Task prompt –
Locate each line in the records containing "joints". Copy it.

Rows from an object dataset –
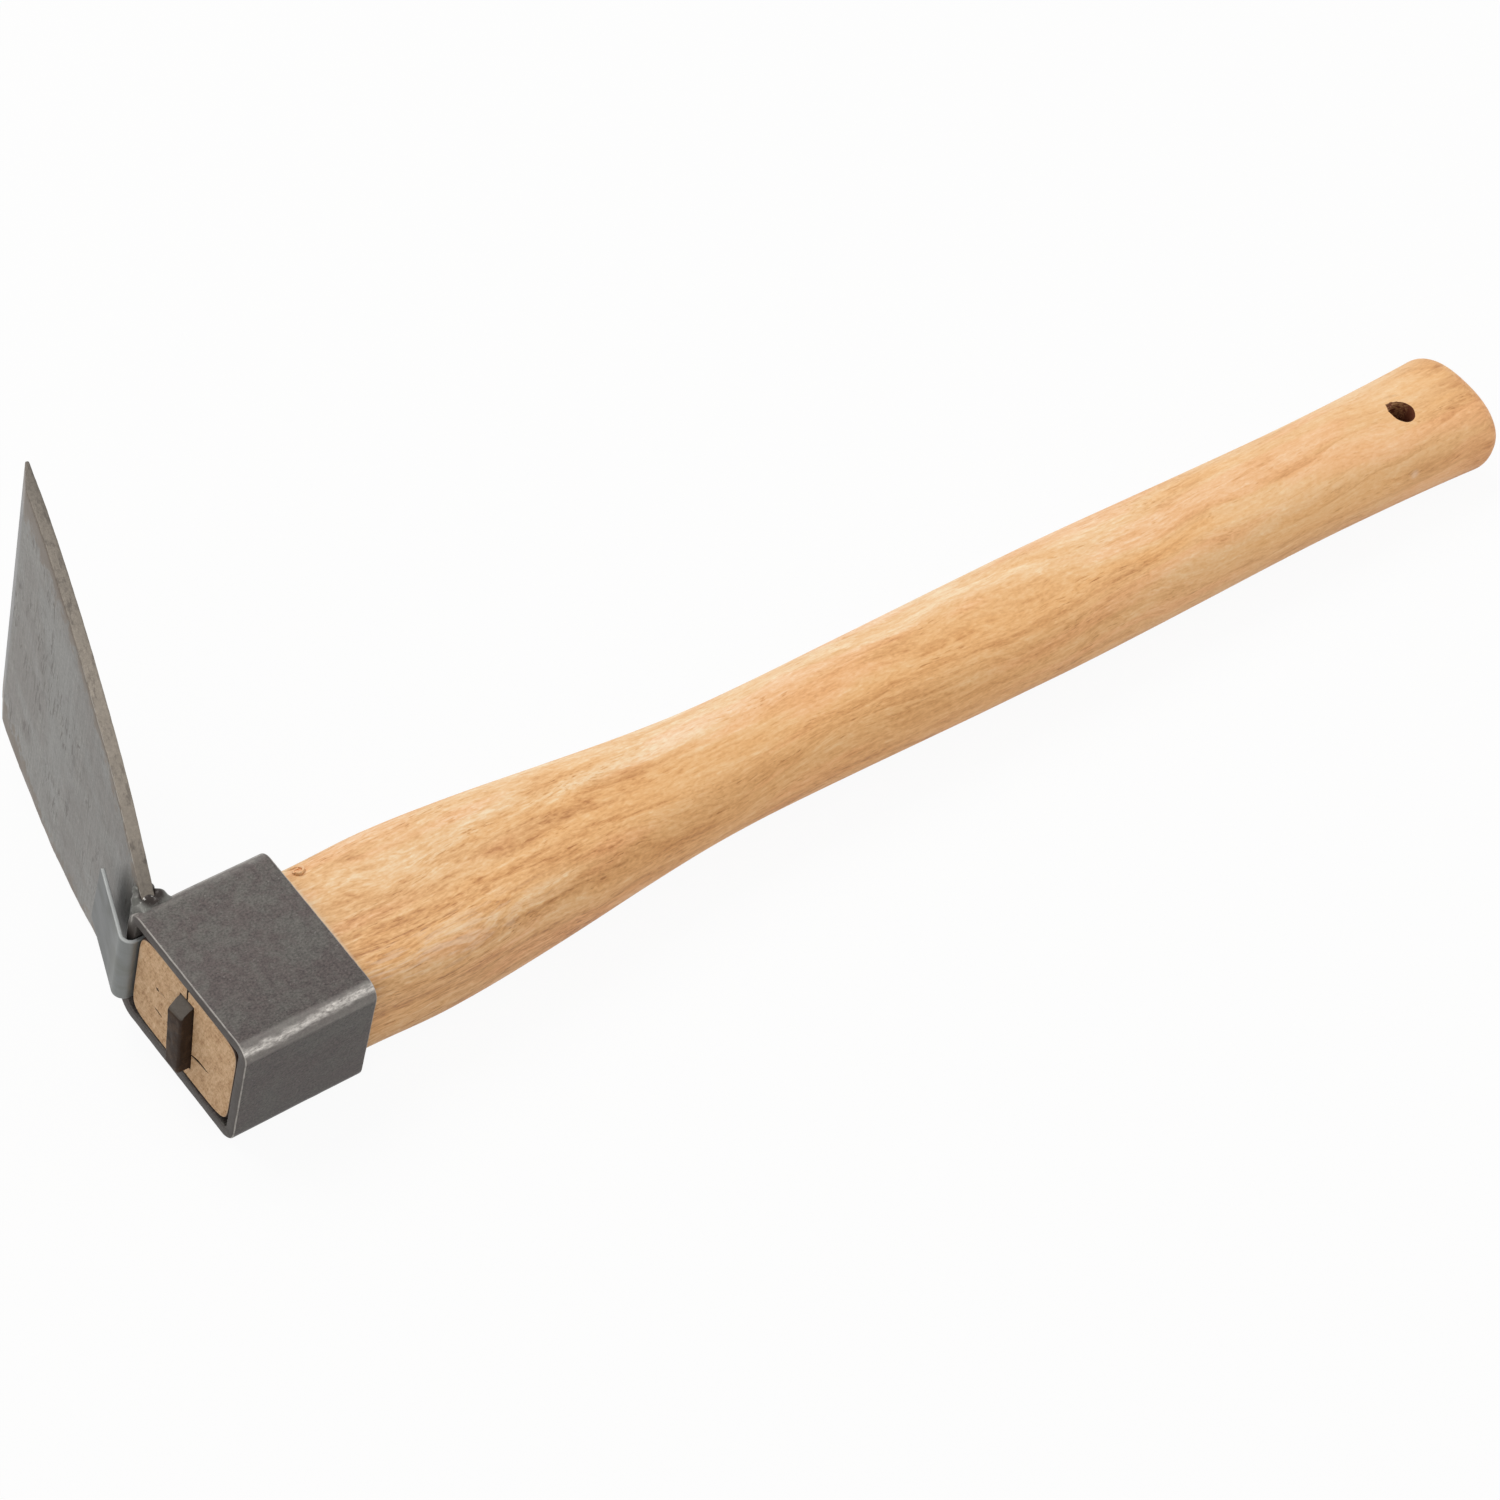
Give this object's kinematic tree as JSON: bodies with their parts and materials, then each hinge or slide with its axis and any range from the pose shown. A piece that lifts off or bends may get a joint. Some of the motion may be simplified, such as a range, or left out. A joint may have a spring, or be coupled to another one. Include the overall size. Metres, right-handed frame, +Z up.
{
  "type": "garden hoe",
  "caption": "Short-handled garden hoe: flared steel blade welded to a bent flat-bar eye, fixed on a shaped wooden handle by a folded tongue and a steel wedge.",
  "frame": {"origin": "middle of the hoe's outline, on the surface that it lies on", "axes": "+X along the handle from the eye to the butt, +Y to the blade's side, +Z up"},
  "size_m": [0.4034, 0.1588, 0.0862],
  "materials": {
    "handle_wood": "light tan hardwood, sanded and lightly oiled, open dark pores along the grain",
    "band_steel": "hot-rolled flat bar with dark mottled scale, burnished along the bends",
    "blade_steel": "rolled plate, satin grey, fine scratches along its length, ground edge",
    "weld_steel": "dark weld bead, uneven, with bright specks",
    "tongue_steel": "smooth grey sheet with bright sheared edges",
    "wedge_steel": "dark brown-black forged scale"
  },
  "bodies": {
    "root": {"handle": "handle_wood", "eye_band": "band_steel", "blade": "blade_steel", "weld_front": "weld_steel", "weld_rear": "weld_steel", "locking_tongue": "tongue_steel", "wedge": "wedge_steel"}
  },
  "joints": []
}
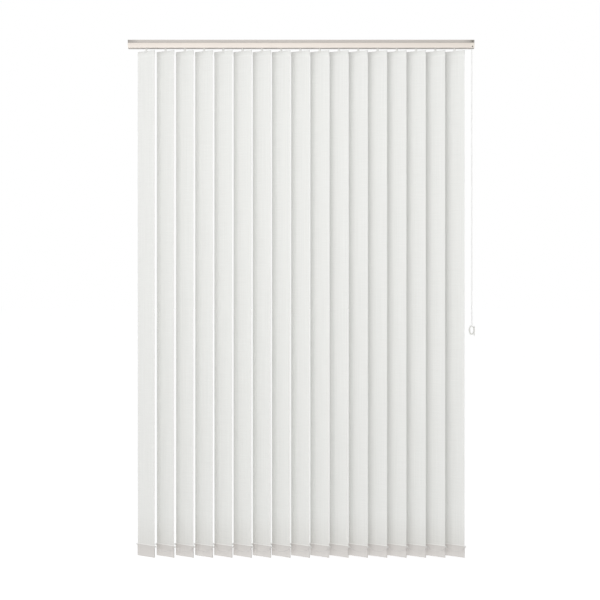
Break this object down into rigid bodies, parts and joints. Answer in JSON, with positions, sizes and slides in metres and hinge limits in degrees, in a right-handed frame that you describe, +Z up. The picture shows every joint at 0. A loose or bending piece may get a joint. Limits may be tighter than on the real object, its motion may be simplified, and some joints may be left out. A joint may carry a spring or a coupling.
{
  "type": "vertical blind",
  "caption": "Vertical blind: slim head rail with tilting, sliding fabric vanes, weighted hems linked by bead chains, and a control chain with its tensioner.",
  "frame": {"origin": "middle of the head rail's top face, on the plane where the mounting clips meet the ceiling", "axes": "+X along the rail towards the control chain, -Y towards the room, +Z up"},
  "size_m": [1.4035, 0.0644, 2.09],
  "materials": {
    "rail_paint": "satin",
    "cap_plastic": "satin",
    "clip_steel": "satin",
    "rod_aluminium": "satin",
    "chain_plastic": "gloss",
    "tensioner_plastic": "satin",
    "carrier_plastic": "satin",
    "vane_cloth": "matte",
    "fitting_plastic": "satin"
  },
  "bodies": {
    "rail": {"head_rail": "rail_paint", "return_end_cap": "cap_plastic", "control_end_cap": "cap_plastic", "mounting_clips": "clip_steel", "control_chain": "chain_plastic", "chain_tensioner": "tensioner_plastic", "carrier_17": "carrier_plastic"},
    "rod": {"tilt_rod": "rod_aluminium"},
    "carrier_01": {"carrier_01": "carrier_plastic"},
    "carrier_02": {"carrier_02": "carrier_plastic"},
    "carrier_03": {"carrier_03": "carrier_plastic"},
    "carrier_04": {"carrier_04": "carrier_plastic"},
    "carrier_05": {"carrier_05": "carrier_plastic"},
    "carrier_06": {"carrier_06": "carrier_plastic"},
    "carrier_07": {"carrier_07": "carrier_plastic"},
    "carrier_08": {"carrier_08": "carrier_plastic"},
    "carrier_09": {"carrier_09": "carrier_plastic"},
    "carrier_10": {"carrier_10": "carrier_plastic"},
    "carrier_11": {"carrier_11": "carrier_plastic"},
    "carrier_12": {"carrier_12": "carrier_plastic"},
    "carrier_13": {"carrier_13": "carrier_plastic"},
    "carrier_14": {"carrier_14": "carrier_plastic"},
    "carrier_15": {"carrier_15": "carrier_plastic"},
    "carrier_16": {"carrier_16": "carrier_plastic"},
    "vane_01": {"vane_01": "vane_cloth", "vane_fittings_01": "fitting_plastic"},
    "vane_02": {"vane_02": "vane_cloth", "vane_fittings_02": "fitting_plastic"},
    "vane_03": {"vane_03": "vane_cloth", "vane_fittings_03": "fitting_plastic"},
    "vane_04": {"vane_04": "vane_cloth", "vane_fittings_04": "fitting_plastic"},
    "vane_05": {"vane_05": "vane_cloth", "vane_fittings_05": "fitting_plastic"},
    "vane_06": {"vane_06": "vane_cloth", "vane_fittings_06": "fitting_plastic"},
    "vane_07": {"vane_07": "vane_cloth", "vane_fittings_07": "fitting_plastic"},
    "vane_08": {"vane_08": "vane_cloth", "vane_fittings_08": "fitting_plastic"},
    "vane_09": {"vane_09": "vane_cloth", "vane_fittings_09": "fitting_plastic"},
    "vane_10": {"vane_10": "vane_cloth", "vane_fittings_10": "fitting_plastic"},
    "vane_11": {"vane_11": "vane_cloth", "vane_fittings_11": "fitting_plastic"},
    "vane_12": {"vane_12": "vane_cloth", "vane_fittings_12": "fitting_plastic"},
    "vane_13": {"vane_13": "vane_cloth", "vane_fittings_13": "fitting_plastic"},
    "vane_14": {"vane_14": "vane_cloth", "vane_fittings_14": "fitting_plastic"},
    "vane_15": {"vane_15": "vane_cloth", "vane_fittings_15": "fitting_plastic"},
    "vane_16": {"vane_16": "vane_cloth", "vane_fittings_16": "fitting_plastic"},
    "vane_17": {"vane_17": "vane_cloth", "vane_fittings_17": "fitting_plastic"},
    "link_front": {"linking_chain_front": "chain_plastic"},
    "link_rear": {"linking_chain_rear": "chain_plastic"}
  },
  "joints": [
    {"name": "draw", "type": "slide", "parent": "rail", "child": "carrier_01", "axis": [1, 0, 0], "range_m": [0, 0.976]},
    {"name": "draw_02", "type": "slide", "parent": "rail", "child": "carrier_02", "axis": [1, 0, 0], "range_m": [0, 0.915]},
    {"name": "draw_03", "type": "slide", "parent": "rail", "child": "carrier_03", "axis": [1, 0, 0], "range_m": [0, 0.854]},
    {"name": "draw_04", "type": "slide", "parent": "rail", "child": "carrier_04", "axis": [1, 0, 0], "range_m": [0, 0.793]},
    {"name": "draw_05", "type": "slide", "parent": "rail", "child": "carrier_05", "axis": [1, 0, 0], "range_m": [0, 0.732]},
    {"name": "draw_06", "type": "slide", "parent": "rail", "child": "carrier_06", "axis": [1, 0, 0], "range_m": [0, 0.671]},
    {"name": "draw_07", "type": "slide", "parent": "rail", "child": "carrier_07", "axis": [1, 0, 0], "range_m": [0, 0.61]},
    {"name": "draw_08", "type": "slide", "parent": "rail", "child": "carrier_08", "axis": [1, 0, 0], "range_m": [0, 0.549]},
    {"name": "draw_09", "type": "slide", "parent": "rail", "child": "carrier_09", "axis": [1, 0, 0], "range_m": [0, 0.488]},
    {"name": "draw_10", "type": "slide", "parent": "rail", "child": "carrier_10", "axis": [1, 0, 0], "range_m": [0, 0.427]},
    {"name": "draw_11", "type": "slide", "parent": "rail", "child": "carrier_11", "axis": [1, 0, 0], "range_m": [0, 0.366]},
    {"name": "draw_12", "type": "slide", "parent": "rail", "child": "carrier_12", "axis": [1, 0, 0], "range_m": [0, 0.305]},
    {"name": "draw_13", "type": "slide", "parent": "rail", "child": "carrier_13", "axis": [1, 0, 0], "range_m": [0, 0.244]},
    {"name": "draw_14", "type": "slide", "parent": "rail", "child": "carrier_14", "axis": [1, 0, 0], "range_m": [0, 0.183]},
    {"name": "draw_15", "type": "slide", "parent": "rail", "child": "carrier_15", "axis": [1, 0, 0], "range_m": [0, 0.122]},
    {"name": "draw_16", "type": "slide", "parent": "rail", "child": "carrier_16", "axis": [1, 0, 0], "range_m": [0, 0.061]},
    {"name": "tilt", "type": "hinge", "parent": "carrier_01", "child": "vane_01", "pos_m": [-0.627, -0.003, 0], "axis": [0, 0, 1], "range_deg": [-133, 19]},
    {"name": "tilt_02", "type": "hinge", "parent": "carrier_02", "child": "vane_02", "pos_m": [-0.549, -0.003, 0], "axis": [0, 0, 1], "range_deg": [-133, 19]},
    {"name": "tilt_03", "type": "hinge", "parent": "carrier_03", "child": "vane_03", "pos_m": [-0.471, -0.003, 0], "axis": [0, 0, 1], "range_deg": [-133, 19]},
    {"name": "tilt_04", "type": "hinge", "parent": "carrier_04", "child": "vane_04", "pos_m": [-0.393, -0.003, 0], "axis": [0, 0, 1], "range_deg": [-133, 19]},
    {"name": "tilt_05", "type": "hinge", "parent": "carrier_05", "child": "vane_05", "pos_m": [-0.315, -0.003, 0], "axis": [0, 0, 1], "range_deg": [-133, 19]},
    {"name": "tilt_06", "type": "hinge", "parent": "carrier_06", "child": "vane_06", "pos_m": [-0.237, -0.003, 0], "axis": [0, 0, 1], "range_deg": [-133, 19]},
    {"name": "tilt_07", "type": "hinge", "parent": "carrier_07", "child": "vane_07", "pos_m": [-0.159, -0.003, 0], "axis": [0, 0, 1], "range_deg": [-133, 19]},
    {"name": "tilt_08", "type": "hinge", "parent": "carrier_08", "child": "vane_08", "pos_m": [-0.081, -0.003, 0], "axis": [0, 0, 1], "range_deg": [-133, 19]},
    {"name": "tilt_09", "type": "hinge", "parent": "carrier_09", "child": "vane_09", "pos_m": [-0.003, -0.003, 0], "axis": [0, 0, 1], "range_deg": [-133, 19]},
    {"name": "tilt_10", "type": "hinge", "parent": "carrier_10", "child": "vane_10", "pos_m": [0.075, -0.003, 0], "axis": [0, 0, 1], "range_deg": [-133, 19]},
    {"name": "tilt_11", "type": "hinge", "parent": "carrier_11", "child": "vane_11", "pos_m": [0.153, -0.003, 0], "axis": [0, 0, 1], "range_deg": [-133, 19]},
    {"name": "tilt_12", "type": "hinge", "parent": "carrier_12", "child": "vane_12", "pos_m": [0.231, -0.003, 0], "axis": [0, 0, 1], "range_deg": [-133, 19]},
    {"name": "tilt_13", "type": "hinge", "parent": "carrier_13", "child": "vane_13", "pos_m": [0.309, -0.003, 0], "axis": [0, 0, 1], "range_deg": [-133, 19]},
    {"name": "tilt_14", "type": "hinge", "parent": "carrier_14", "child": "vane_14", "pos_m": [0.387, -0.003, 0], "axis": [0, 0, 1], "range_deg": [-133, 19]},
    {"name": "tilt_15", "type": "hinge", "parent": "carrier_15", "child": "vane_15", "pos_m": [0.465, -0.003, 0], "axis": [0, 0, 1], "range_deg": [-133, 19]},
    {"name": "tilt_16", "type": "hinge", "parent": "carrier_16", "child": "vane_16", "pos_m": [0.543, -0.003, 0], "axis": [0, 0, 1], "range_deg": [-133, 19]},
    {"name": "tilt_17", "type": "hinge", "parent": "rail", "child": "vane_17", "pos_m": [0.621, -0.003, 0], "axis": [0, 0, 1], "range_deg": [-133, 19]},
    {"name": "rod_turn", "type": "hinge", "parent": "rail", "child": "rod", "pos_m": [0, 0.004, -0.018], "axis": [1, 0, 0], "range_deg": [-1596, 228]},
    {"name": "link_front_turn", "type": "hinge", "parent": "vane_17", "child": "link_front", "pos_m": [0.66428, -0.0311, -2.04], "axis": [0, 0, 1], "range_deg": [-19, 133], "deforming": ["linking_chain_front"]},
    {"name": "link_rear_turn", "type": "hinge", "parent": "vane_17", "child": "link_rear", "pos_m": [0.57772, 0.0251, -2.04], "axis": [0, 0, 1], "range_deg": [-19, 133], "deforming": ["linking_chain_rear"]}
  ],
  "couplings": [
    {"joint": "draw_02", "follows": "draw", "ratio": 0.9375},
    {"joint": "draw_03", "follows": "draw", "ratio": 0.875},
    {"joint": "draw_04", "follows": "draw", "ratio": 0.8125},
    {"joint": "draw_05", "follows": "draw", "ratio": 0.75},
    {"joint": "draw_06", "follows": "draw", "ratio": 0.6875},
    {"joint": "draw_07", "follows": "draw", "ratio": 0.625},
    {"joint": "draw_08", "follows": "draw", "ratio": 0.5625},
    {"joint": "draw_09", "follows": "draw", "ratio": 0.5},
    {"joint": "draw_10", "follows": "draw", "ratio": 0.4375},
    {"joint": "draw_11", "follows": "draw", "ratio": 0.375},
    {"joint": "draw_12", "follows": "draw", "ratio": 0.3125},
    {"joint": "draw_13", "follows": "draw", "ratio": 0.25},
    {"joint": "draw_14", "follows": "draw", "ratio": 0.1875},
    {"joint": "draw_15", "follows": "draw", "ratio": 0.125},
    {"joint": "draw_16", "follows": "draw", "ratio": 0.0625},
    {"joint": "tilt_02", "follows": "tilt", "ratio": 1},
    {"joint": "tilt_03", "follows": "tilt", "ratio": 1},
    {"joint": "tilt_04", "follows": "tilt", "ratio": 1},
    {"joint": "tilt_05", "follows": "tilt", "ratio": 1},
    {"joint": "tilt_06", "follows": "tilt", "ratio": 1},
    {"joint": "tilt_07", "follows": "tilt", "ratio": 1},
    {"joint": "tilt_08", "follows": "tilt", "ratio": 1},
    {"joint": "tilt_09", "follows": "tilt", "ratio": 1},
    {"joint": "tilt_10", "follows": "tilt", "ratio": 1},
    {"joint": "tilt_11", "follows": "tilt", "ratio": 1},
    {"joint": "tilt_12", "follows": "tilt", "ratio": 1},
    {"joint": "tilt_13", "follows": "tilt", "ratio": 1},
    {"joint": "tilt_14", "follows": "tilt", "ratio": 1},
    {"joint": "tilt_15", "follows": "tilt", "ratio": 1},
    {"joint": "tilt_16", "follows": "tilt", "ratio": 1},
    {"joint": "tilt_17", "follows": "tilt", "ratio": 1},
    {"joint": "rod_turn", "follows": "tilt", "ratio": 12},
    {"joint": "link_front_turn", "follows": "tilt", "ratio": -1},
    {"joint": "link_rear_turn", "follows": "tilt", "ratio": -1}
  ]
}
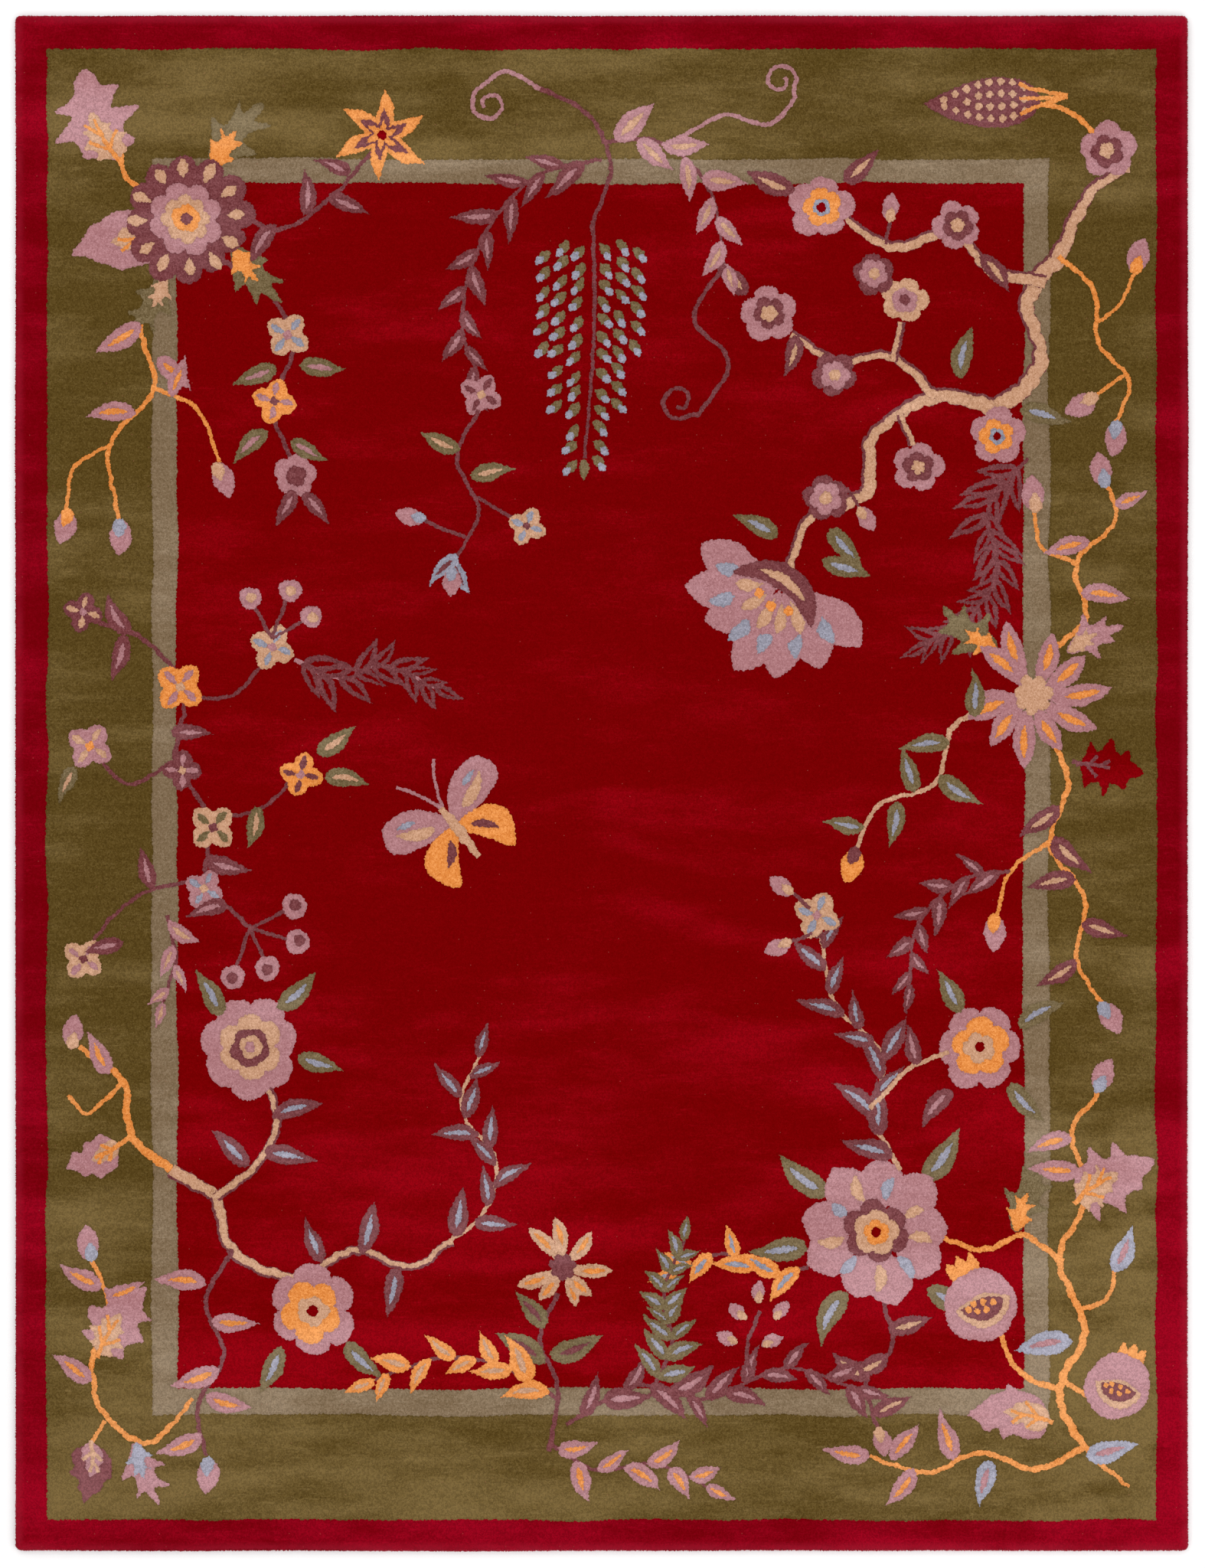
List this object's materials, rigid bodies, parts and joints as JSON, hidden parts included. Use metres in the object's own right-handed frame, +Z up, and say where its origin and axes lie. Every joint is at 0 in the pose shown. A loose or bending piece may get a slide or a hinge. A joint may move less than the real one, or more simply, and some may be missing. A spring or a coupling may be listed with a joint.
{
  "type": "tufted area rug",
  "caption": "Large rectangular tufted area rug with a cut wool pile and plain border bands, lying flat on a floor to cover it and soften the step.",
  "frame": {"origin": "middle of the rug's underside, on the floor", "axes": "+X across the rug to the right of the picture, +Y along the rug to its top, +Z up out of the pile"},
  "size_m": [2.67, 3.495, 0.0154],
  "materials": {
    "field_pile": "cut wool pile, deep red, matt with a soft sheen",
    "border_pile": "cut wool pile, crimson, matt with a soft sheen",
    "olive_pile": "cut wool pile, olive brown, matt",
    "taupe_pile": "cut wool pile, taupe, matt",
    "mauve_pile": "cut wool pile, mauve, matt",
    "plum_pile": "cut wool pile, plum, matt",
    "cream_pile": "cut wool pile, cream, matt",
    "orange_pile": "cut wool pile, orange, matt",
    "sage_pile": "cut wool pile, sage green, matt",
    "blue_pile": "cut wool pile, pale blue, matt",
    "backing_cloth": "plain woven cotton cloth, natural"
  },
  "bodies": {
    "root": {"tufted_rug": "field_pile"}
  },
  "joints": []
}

Task answer –
  "joints": []
Break this object down into rigid bodies, parts and joints. Answer in JSON, with positions, sizes and slides in metres and hinge limits in degrees, in a right-handed frame that you describe, +Z up. The picture shows every joint at 0. A loose or bending piece may get a joint. Limits may be tighter than on the real object, its motion may be simplified, and some joints may be left out. A joint may carry a spring or a coupling.
  "joints": [
List this object's materials, rigid bodies, parts and joints as JSON, hidden parts included. Use metres in the object's own right-handed frame, +Z up, and say where its origin and axes lie. Every joint is at 0 in the pose shown. A loose or bending piece may get a slide or a hinge. A joint may move less than the real one, or more simply, and some may be missing. A spring or a coupling may be listed with a joint.
  "joints": []